Which provides, in pertinent part:
VI. CONCLUSION
Weaver has not shown the bankruptcy court erred in its conclusion that her chapter 13 plan language revived her obligation to the Cornetts under Arizona law. The bankruptcy court did not abuse its discretion in lifting the stay. We AFFIRM.
All " Rule" references are to the Federal Rules of Bankruptcy Procedure, and all " FRCP" references are to the Federal Rules of Civil Procedure.
" ARS" references are to the Arizona Revised Statutes.
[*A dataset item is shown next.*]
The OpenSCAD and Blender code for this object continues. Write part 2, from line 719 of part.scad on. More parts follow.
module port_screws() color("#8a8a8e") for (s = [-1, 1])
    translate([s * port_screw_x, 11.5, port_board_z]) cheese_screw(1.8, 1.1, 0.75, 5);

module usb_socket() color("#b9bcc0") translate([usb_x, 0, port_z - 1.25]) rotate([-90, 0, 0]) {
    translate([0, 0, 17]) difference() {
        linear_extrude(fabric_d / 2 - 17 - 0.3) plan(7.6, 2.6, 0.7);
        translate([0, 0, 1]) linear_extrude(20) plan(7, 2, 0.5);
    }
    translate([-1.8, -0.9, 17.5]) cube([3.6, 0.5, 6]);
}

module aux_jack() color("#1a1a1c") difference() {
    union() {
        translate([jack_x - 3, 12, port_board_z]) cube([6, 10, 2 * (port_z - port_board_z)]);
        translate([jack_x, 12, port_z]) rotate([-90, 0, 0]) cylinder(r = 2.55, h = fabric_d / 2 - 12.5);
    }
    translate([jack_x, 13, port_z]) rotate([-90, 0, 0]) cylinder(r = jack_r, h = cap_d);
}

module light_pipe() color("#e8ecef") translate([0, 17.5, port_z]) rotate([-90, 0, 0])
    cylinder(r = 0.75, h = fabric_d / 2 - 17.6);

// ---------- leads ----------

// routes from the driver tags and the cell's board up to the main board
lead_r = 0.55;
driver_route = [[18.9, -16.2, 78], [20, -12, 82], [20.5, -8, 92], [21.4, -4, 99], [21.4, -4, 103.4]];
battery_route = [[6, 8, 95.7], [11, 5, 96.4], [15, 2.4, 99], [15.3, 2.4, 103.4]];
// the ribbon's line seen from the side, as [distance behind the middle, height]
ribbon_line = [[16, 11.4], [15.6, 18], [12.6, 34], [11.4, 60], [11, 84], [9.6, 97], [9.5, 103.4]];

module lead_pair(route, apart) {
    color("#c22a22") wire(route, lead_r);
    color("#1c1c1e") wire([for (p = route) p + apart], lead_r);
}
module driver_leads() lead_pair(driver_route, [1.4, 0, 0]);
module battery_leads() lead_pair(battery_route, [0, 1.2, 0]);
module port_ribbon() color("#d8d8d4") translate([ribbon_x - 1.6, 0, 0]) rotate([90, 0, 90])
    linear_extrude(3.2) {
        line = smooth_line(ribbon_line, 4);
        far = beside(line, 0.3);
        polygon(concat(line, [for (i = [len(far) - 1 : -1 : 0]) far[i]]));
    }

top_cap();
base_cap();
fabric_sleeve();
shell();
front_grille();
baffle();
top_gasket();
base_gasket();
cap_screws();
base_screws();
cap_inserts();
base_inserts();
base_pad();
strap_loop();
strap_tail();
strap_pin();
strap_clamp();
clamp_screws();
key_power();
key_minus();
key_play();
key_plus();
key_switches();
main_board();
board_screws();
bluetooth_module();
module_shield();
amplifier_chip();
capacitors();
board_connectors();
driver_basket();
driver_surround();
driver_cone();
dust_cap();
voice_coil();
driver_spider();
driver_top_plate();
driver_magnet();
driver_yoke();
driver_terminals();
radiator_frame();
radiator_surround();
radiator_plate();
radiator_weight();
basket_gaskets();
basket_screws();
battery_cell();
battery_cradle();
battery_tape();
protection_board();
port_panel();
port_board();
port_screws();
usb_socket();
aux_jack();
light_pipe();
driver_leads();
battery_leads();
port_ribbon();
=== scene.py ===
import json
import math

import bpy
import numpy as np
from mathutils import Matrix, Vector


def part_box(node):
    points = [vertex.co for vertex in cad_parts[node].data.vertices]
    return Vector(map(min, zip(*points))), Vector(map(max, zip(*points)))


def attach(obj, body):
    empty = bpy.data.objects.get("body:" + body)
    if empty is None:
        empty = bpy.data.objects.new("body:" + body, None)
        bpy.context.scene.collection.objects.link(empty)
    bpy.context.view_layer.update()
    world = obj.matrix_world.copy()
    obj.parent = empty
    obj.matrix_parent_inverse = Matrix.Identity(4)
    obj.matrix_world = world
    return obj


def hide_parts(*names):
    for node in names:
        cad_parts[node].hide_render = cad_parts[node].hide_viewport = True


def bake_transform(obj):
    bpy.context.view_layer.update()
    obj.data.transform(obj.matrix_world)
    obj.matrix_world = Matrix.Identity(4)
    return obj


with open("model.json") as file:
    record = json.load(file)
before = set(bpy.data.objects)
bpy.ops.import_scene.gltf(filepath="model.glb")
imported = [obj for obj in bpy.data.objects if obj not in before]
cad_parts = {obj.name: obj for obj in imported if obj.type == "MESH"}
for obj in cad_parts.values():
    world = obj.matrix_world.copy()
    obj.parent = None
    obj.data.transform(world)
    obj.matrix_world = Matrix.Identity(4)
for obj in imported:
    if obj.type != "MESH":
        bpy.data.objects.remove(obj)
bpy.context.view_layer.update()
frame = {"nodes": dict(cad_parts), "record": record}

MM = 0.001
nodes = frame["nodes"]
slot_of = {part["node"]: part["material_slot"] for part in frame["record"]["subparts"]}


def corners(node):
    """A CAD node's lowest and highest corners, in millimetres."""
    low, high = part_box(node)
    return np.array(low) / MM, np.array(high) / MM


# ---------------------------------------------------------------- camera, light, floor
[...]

(a) Unless the court, for cause, orders otherwise, the dismissal of a case under this title does not bar the discharge, in a later case . . . of debts that were dischargeable in the case dismissed . . . (b) Unless the court, for cause, orders otherwise, a dismissal of a case . . . (1) reinstates (A) any proceeding or custodianship . . . superseded; (B) any transfer avoided . .., or preserved . . .; and (C) any lien voided . . .; (2) vacates any order, judgment, or transfer ordered, . . .; and (3) revests the property of the estate in the entity in which such property was vested immediately before the commencement of the case under this title.